The loneliness of the long-distance teacher

March 2020 was just the start…

[Picture: Lala Ladedalounge]

At least the badly-exploited Glovo guys on their bikes get together in the public square. They can have a chat or a moan with each other between deliveries.

Unlike them, the average Business English teacher here in Spain is now more than likely to be sitting solo at a desk (or a kitchen table) facing the computer screen, doing their class on Zoom.

Working remotely, it’s called here and the word remote doesn’t just mean physically.

The days of having a fixed place, an office desk and real-life human colleagues in the same building? That’s all fading fast, gone for many of us already.

This month marks 5 years since the COVID 19 pandemic suddenly meant that traditional face to face language classes were impossible.

Teachers and our students needed to automatically know how to be experts at language lessons online. After a few months of it, usually doing around 5 hours a day of intense 1 to 1 with equally exhausted in-company employees, I remember seriously asking myself if I was real.

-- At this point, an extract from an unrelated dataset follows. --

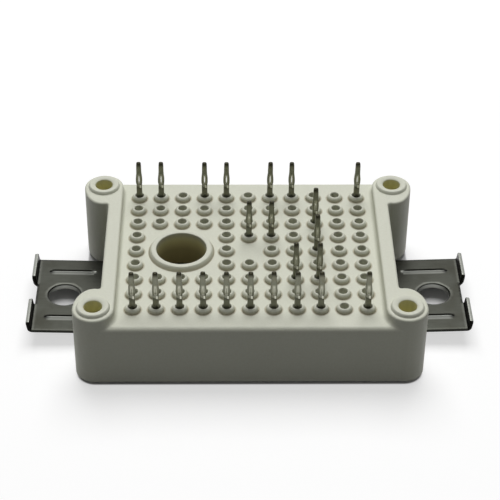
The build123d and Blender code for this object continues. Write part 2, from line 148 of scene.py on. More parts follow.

It felt distinctly as if I were just a one dimensional talking head, like s1mone, the virtual actress in that wrongly-neglected Al Pacino film I’d shown my secondary school students back in 2005 in England.

Fortunately for me, I had, and still have, a wife who teaches (Maths to teenagers) and that makes all the difference​, giving me someone to vent to.​ And it’s mutual.

We both remember when I started in mid-1990s Australia (in Canberra) when trade union membership was compulsory for government teachers.

If you had a problem you could take it to a union rep. That, without the fear of reprisal or disciplinary “revenge” from management.

Teachers largely helped one another in a collegiate style. You had comrades.

The kids were hard but your workmates understood. As frazzled as they were too, there was a shared mentality: we were​ side-by-side in the trenches, so to speak.

Fast forward to 2025 and most of my teaching is still online but today, for the main company I work for, my students can book me at 6 hours notice.

They can also cancel me in the same time frame. Just last year the industry standard was 24 hours notice to cancel and you were paid for the session if it was scrubbed by the student inside that 24 hours.

This week, I had students cancelling 45 minutes before the class and as little as 25 minutes​ before.

OK, at least I get paid for those two but any semblance of a predictable timetable has gone with the 21st century​ titanium-tainted ​wind.